Licensed appraisers and industry bodies say the technology risks confusing convenience with credibility. Many appraisers point to gaps the models cannot see, such as non-obvious structural issues, unusual renovations, and rapidly shifting micro-markets where recent sales do not reflect present value. Veteran appraisers warn that algorithms trained on historical comps can produce misleading outputs when market dynamics change quickly. Those warnings are amplified by concerns from federal regulators about disparate impacts of automated valuations on historically underinvested communities.

Market effects and buyer sentiment

Agents and brokers report that algorithmic estimates are changing price discovery. A recent industry survey found 86 percent of agents regularly use AI tools in listing, pricing, or underwriting workflows, a sign that machine estimates are now embedded in the deal pipeline. That use has compressed negotiation timelines, but it also leaves some buyers and sellers uneasy when a black box determines whether a deal clears underwriting.

Regulation and industry response

Major agencies and mortgage investors are responding.
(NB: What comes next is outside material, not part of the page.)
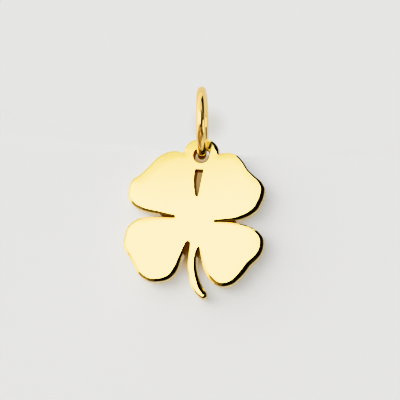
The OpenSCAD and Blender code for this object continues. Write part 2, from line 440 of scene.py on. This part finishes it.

Fannie Mae has formalized language and pathways that let lenders submit loans for data-driven value acceptance, replacing older terminology that implied waivers of oversight. The change shifts responsibility toward lenders and automated systems, and it has prompted new compliance controls and vendor risk reviews across the industry.

Vendors and appraisal groups say the practical path forward is hybrid. Firms are pushing tools that surface AI valuations but require human review on flagged files, and several industry players are testing image analytics and audit layers to triangulate results. The debate now centers on governance: which valuations are acceptable to automate, which require boots-on-the-ground, and how to document and correct errors when they occur.

Bottom line

The real estate market is moving toward faster, data-driven valuation at record scale. That brings cost and speed benefits, but it also raises questions about accuracy, fairness, and accountability. As lenders, regulators, and appraisers adapt, the near-term future is likely to be a mix of automated estimates plus targeted human oversight, with policy and industry standards shaping how widely those models are trusted.